2000-08-29 | 21:32:51

Updateing from a jail cell - or what feels like it.

The choices have always been mine and why is it that I never think enough about them? I mean really? I never thought I'd hate myself as much as I do as of late. It seems like my better days have been left in the past and I'm barely surviving now. And I know that sounds awfully dramatic but I never thought that I would feel this useless in my life.

And a woman who is like my sister told me that I should stop thinking too much. I should just do. But how do you just do if you have patterns and words infront of those very steps you want to take? Seriously. And I'm amazed that the great joy to my life right now is to spend time alone. any time I can get. I'm hardly online for certain reasons and even though it feels like I cut of my own limbs while doing so I also think that I'm trying to conquer some beast within me that does nothing but make me type words that shouldn't be spoken of. That should be left unsaid. That should be quietly kept in a dark jar by a corner.

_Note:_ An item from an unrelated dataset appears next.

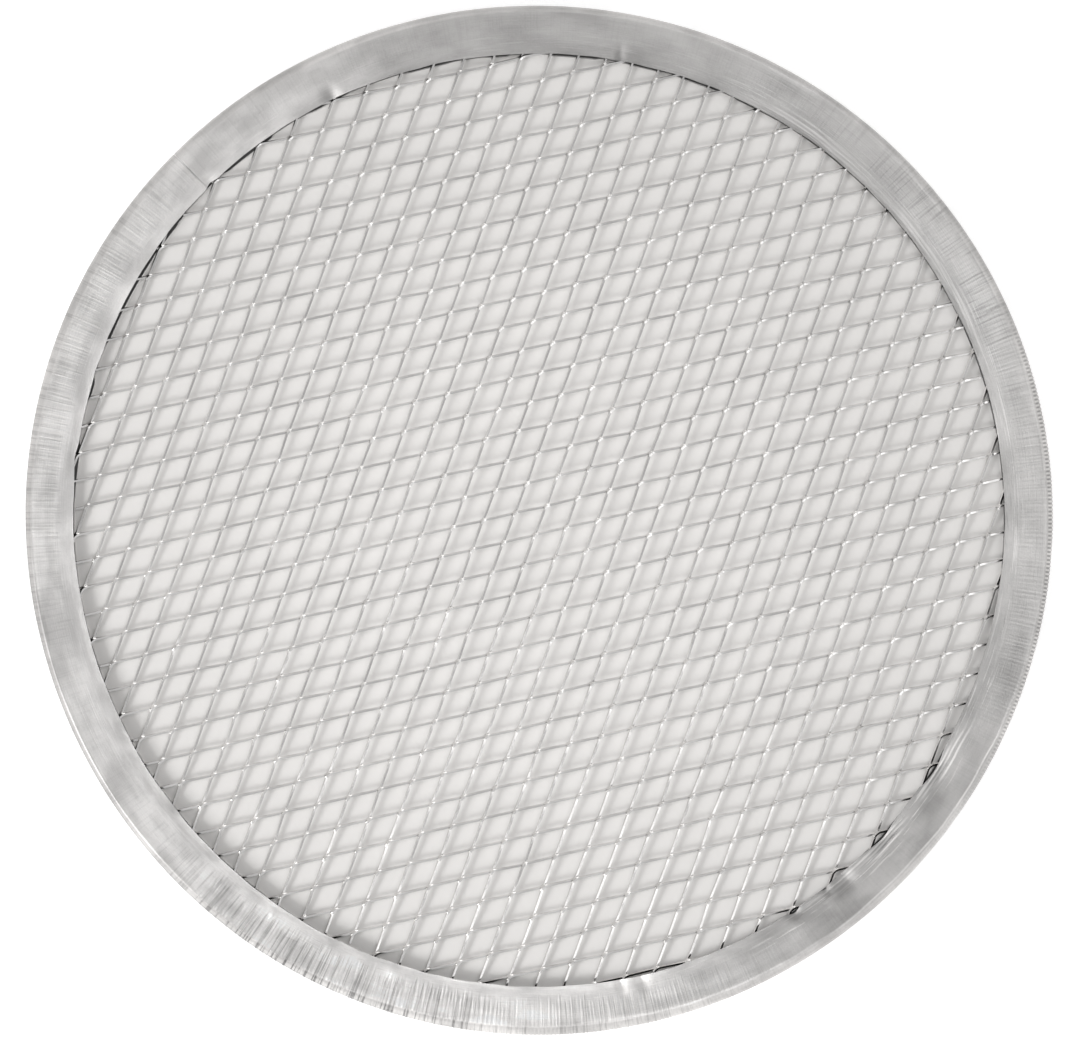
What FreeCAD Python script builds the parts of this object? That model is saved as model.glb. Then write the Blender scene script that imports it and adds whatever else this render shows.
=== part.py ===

Today I took a look in a mirror and was nauseated. I'm not even girlie anymore. I do nothing. I just choose to not dwell on the fact that I could use a little mascara and some lipstick. Fuck it I think. What's the use of that crap anyways?

It's been a strange and hellish ride so far this week and I'm trying not to let myself think about the upcoming days. I just want some peace and quiet. I want to rest in the presence of my own head. Not filled with words or sounds. I want to just be.